1. Several years ago, Ben knew the Simons family, who lived in Lexington while Carolyn, a psychologist, was finishing university.  We were delighted to meet up with her and her husband, Dave on our first weekend in Beijing!  They are both now retired, and were visiting their son, Craig, his wife, Jen Lin Liu and their beautiful baby daughter.
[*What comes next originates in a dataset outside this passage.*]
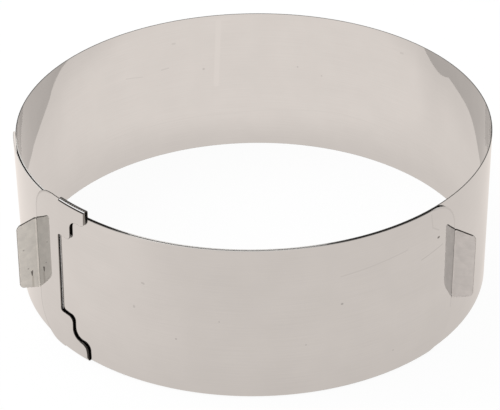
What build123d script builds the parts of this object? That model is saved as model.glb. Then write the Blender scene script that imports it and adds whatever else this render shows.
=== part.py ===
from build123d import *
import os
from math import cos, degrees, radians, sin, tan

# Adjustable cake ring, set to about 24 cm. Millimetres, +Z up.
# The origin is the centre of the ring, in the plane that the ring stands on.
# The clasp is on the -Y side. An angle round the ring is counted in degrees from
# straight ahead (-Y) and grows towards +X, which is to the right as seen from -Y.

# Strip
sheet = 0.5
band_height = 85.0
ring_inner_radius = 122.0

# Clearances
slide_gap = 0.3
edge_gap = 0.3
overrun = 1.0
cut_reach = 3.0

# Places round the ring, as angles
clasp_end_angle = -60.5
free_end_angle = 52.0
hidden_end_angle = -92.0
seam_angle = -56.0

# Ends of the strip
seam_width = 0.5
end_corner_radius = 18.0

# Clasp plate: a stepped window leaves a horn above and below it, and its upright edges lean
clasp_rise = 4.5
clasp_stand_off = 0.6
clasp_lean_angle = 2.6
back_run = 20.9
step_run = 9.6
horn_run = 11.1
horn_width = 9.4
step_rise = 12.0
slit_corner_radius = 1.5
nose_radius = 3.0
hollow_radius = 5.0
tip_corner_radius = 4.0

# Folds of the clasp plate over the edges of the strip
fold_run = 18.6
fold_radius = 0.5
lip_depth = 11.0

# Grips: each stands on the straight middle of its end, in from the round corners
left_grip_shoulder = 5.5
right_grip_shoulder = 6.5
grip_leg = 9.8
grip_taper_angle = 15.0
grip_corner_radius = 3.0
grip_bend_radius = 0.8
left_grip_bend_angle = 90.0
right_grip_bend_angle = 69.0

# Layers of the strip, from the inside of the ring outwards
hoop_outer_radius = ring_inner_radius + sheet
lip_outer_radius = hoop_outer_radius + sheet
slider_inner_radius = lip_outer_radius + slide_gap
slider_outer_radius = slider_inner_radius + sheet
clasp_inner_radius = slider_outer_radius + clasp_stand_off
clasp_outer_radius = clasp_inner_radius + sheet

# The sliding strip passes above the lower fold, and its rim is level with the hoop's
slider_bottom = sheet + edge_gap

# Clasp and grips, from the height of the strip
clasp_height = band_height + clasp_rise
clasp_middle = clasp_height / 2
horn_gap_height = clasp_height - 2 * horn_width
slit_height = horn_gap_height - 2 * step_rise
straight_height = clasp_height - 2 * end_corner_radius
left_grip_height = straight_height - 2 * left_grip_shoulder
right_grip_height = straight_height - 2 * right_grip_shoulder
clasp_lean = tan(radians(clasp_lean_angle))
horn_lean = clasp_lean * (clasp_middle - horn_width / 2)


def angle_of(run, radius):
    """Angle in degrees that a length along the strip takes at a radius."""
    return degrees(run / radius)


window_angle = clasp_end_angle + angle_of(back_run + step_run, clasp_outer_radius)


def horn_angles(side):
    """Angles where a horn's fold starts and where its tip ends; side is 1 above and -1 below."""
    tip = window_angle + angle_of(horn_run + side * horn_lean, clasp_outer_radius)
    return tip - angle_of(fold_run, clasp_outer_radius), tip


def at_angle(angle):
    """Place at an angle round the ring: X points out of the ring and Y along the strip."""
    return Rot(0, 0, angle - 90)


def bent_sheet(inner, outer, bottom, top, turn):
    """Upright sheet bent round the Z axis, from the X axis through an angle."""
    profile = Plane.XZ * Pos(inner, bottom) * Rectangle(outer - inner, top - bottom, align=Align.MIN)
    return revolve(profile, Axis.Z, turn)


def ring_sheet(inner, outer, bottom, top, start, end):
    """Upright sheet round the ring between two angles."""
    return at_angle(start) * bent_sheet(inner, outer, bottom, top, end - start)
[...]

Craig and Jen are both authors and we were glad to chat with them for a few minutes in their apartment.  Then, we meandered through the nearby hutong to a cooking school owned by Jen.  The school’s head chef cheerfully allowed us to step inside the restaurant/kitchen which is designed for small dinner parties and classes.  Jen’s book, Serve the People, provides unique insight into the cuisine of China, the culture of cooking throughout the regions, and the pages are seasoned with simple, authentic recipes. 
Jen Lin Liu's book, Serve the People, is a very interesting read about Chinese cuisine.
The chef at the cooking school Jen owns and operates in a trendy Beijing hutong.

Dave & Carolyn treated us to lunch
at a Vietnamese restaurant.
En rte to the cooking school.

2. & 3. We learned that Craig Simons was part of the team of Peace Corps volunteers who taught in southern Chinese schools with Peter Hessler, another well-known author.  One rather rainy afternoon, we took the subway to the embassy area of Beijing where we found a well-known ex-pat bookstore, The Book Worm.  We enjoyed coffee, wifi, and purchased Peter’s book, River Town, which we intended to read on the trains & planes during our trip back to KY.  We are currently reading a 2nd book written by Peter Hessler, Oracle Bones.
4. Upon our arrival at Kelly’s Courtyard Hotel in Beijing, we ate breakfast with a German couple who loaned us the book, China Road, by Rob Gifford.  This well written account chronicles the author’s experiences travelling across the China equivalent of Rte. 66.  Here, Ben is reading a few chapters in the courtyard while our room was being prepared. 

“The more that you read, the more things you will know. The more that you learn, the more places you'll go.”
Dr. Seuss, I Can Read With My Eyes Shut!